Further down from the Hauptbahnhof to the left is the oldest part of town, now filled with mainly exclusive shops, whilst a few more yards down on the right hand side you'll find another busy restaurant street, Calwer Strasse, where Italian is the food of choice.


Stuttgart's built in a valley, the hills and winefields easily visible from the middle Also perched up high is the Stuttgart TV tower - the first concrete tower of its kind in the world, don't you know, and now it's a tourist attraction affording views across the city. It's possibly advisable to use the beer garden at its base after you're made the ascent.

If you want a free view of the city, and don't have time to head out to the TV tower, then go to the Hauptbahnhof and you can clamber up the tower there.

Stuttgart on a sunny weekend has enough to keep you occupied - even if that includes a good chunk of time lounging on or near the Konigstrasse. It's a place that's still growing. How many cities do you know host a monthly building site tour, as Stuttgart does, to see the current construction projects?

For winter, make sure your visit is in December. German Christmas markets are known the world over and Stuttgart claims to be one of the best, with stalls spread all over the city centre.

 


Mercedes Benz Museum



Munich has BMW, Wolfsburg has Vokswagen, Ingolstadt (if you didn't know) has Audi. Stuttgart has two - Mercedes Benz and Porsche.

Stuggart's most cutting edge attraction is surely the Mercedes Benz Museum, based in a futuristic building across the city river in Neckar Park, close to the football arena.


It's a state of the art experience that should be a firm fixture on any trip to Stuttgart. Inside you're given a free audio guide before a lift glides you up to the top floor. Check out the film reel on the wall that follows you up.

It starts at the beginning, from when Mr Daimler and Mr Benz first began thinking of inventing new cars.

And where does the Mercedes name come? That's courtesy of the daughter of one Mr Janulik (check) who bought and raced the Benz cars. He named the car after his daughter - and the brand became so well known it stuck.

Ramps curve you from one floor to the next, in chronological order. Info on the company is mingled with bits on the motor industry in general as well as the major events of the 20th Century.

It fully acknowledges the company's less than laudable role in wartime when its manufacturing was turned over to the war effort. But it also stresses its response post war and its long commitment to workers' rights.

 

 

Pick your motor: Inside the Mercedes Benz Museum.

 

The vehicles are the highlight of course, all the way down to the Formula One machines of the 21st Century. There's more detailed info on things under the bonnet to keep any petrol head happy.

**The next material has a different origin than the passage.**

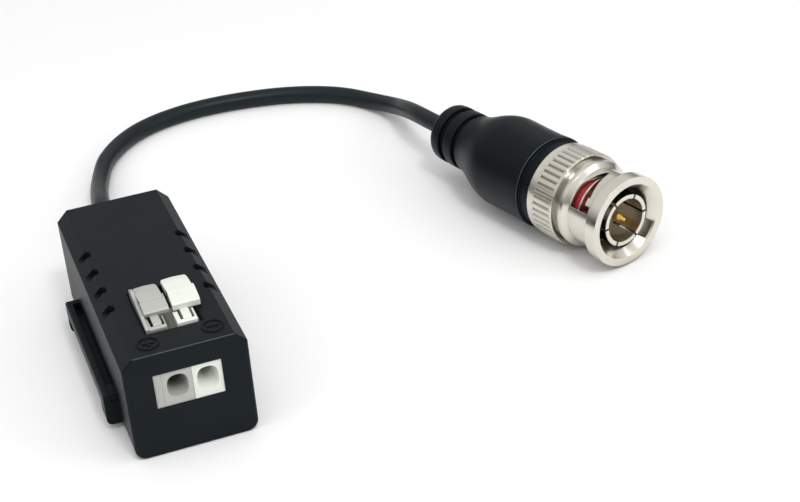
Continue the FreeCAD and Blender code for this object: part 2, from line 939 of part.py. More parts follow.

The extensive shop below ground should come as no surprise - nor should the prices of some of the goods inside. At 8 euros, 4 for children, the museum's a must.

 

Mercedes Benz Museum: Open Tuesday to Sunday and public holidays 9am to 6pm, closed Monday. Last entry 5pm. Take S-Bahn S1 from Stuttgart Hauptbahnhof to Gottlieb-Dailmer Stadion, then follow the signs - it's a ten minute walk. Alternatively take the U-Bahn to Stadion and walk past the Mercedes Benz Arena - the museum is five minutes along on the right.



Getting there and around



As one of Germany's biggest financial hubs it'll come as no staggering surprise that Stuttgart has a busy and well appointed airport.

There's a regular S-Bahn train link to the Hauptbahnhof (main station) on lines S2 or S3. It takes 27 minutes to do the direct run and operates from early morning to the early hours every ten to 30 minutes. Before reaching Hauptbahnhof it stops at Stadtmitte, with many hotels in this vicinity.

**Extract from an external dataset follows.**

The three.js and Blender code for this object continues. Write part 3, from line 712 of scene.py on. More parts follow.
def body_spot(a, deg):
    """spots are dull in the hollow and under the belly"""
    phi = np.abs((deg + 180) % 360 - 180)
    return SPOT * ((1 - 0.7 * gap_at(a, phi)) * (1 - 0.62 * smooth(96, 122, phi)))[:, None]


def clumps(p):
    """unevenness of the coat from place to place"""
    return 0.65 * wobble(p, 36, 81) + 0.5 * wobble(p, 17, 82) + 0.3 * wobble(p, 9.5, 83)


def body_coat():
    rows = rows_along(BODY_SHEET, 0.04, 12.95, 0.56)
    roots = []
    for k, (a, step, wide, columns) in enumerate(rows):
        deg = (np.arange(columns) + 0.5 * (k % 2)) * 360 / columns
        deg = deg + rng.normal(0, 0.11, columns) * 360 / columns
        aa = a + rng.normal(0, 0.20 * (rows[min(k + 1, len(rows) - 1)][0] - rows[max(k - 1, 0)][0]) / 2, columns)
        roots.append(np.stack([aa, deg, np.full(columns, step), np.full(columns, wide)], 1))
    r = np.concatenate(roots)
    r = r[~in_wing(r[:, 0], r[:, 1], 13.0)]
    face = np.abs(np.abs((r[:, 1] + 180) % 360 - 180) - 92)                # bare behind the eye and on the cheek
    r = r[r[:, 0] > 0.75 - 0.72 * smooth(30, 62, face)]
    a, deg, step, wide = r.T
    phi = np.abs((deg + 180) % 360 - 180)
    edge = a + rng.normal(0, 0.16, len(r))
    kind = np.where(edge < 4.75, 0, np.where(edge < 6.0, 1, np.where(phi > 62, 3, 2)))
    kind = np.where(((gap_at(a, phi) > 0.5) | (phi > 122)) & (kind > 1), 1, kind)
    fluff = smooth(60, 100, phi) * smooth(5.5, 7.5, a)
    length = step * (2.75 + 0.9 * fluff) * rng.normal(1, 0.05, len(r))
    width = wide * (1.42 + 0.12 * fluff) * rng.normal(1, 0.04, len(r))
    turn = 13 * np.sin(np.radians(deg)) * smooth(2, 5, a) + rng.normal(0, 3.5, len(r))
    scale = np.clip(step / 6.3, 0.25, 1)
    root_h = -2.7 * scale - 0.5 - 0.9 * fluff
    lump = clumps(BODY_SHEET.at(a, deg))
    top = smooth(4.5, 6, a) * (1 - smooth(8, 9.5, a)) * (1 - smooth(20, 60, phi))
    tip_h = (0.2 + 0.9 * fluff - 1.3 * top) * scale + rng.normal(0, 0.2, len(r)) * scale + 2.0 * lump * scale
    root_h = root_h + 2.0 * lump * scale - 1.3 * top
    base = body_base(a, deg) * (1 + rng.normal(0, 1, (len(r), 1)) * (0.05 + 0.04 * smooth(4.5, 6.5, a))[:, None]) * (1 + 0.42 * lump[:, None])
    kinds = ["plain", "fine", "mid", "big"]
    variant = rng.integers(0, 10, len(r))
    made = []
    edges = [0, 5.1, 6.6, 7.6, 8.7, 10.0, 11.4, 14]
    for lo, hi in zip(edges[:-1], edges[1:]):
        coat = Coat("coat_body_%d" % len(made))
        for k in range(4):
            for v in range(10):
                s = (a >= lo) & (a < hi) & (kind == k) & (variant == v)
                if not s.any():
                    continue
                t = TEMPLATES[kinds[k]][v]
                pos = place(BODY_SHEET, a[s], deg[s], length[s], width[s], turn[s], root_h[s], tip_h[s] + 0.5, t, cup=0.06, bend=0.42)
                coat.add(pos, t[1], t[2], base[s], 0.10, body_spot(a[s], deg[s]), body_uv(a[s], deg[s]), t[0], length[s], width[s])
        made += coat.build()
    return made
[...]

A new speedy line from Paris to Stuttgart has pulled the city within reach of England by train.

The journey from St Pancras via the French capital sees you pull in at Stuttgart Hauptbahnhof in seven hours, with round trips starting from £142 return.


Slightly oddly this modern and key European city is technically the end of the line. Stuttgart is a terminus, meaning all trains have to pull in to the Hauptbahnhof and the driver swap end to drive back out.

 

Apparently there are plans to make it a through station, going underneath central Stuttgart. 'What we need for the 21st Century,' proclaim the city chiefs. 'Waste of money' say a lot of others, apparently.

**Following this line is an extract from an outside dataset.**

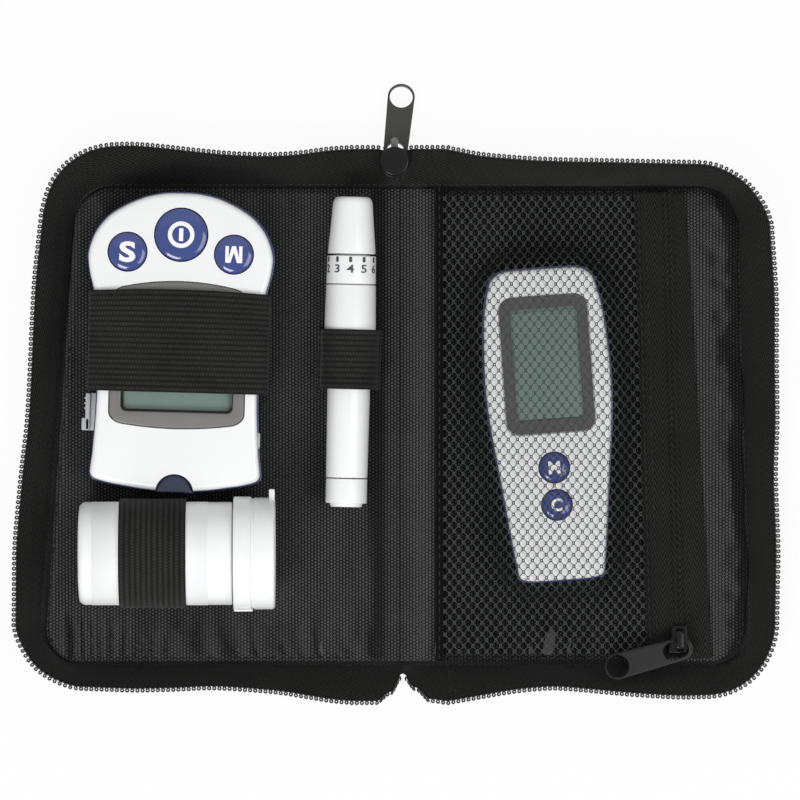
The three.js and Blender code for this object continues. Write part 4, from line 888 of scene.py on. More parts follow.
def light_folds(piece, rows):
    """Threads lie closer on one flank of a fold and open on the other, so it looks lighter or darker."""
    values = []
    for row in rows:
        last = len(row) - 1
        for i in range(last + 1):
            low, high = row[max(i - 1, 0)], row[min(i + 1, last)]
            slope = (high[2] - low[2]) / ((high[0] - low[0]) or 1)
            contrast = PILLOW_CONTRAST if low[0] > outer_tape_end(low[1]) else FOLD_CONTRAST
            values.append(max(LEAST_FOLD_LIGHT, min(MOST_FOLD_LIGHT, 1 + contrast * slope)))
    layer = piece.data.attributes.new("fold_light", "FLOAT", "POINT")
    layer.data.foreach_set("value", values)


def case_layer(side, kind, nodes, rows, thick, material, even=True):
    """A layer of cloth over one half and its side of the spine. The left one stands for the spine's too."""
    name = f"{SIDE_NAMES[side]}_{kind}"
    piece = panel_cloth(name, rows, thick, even)
    stands_for = [f"{SIDE_NAMES[side]}_{nodes}"] + ([f"spine_{nodes}"] if side == LEFT else [])
    finish(piece, name, material, stands_for=stands_for, angle=0)
    bend_over_fold(piece, side)
    declare_panel(rows)
    return piece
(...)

The main concourse of the station is small although there is one food hall, but there's more to be found below the station with scores of places to eat and drink.

Once you're in the city Stuttgart has the expected fine system of U-Bahn underground, S-Bahn overground plus buses. The centre is easily navigable on foot but many hotels are a good distance from the main station, and the stadium, indoor Porsche Arena and other attractions are too so the chances are you'll need to try out the public transport at some point.

 


Click here to download a map of the network. Remember the football ground is still marked Neckar Park Stadion, rather than the Mercedes Benz Arena.

Three day public transport tickets come in at 10.30 euros each in 2009 and that includes the link to the airport. There's also the Stuttgart Plus three day ticket that costs 20 euros with the usual discounts for museums, tours etc. One day group tickets, covering five people cost 9.70 euros.

If you do want a quick wizz of the city attractions there are bus sightseeing tours taking in the key sights, including a jaunt up the TV tower, every afternoon at 1.30pm (Friday to Sunday only in winter).

 

That costs 17 euros and takes two and a half hours, From April to October there's a short walking tour round the park and palace at 11am daily, lasting 90 minutes and costing seven euros. English is provided where required.